Back in January, President Barack Obama told Congress in his State of the Union address that by 2035 clean energy target he wanted 80 percent of U.S. electricity to be generated by clean energy sources, including nuclear power.

The chairman of the Senate Energy and Natural Resources Committee, Senator Jeff Bingaman, and his staff have been in discussions with the White House for almost two months on the clean energy talks surrounding the clean energy standard legislation.

Bingaman and the top Republican on the energy panel, Senator Lisa Murkowski, issued a "white paper" seeking comment from the public on what the clean energy standard should look like.

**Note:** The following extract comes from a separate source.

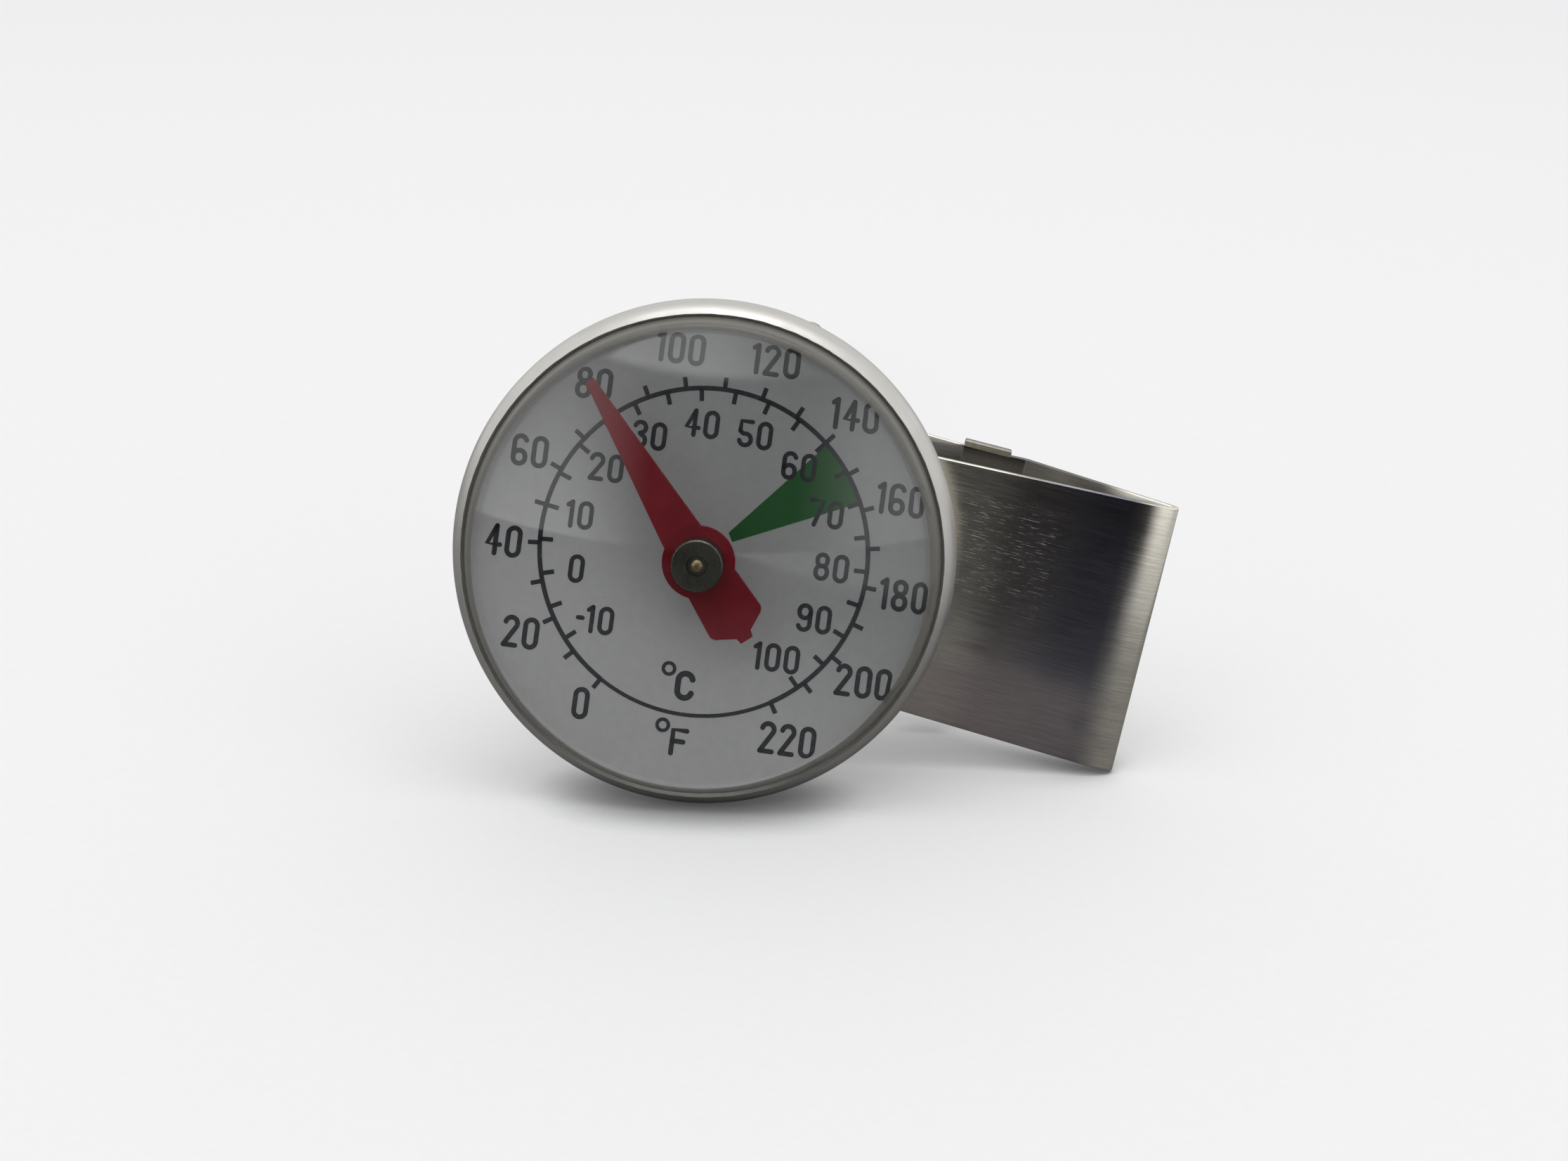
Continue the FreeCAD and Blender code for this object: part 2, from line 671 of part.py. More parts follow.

While the president said he wanted to include nuclear power in the standard, Bingaman and Murkowski asked in their white paper what energy sources should qualify as clean energy, and if Japan's nuclear crisis "may affect the potential growth" in the U.S. nuclear generating capacity.

It's fairly unusual for legislation to be written this way, especially for something that is a top priority of the White House.

A Bingaman aide stressed the white paper did not mean the bill was in trouble. "We're just trying to make sure that enough members of the committee to pass the bill out are on board and agree that we have it structured properly," the aide said.

The lawmakers also asked if all electric utilities should be subject to a clean energy standard.

They noted that in similar legislation passed by the Senate panel in the last Congress, only utilities selling more than four million megawatt hours of power in a calendar year would be subject to a clean energy mandate. Obama's plan doesn't have such a threshold.

In addition, Hawaii was exempted from the Senate bill that required utilities to generate 15 percent of their power from renewable energy sources, like solar and wind, by 2021. Obama did not mention excluding any states from his clean power plan at the time.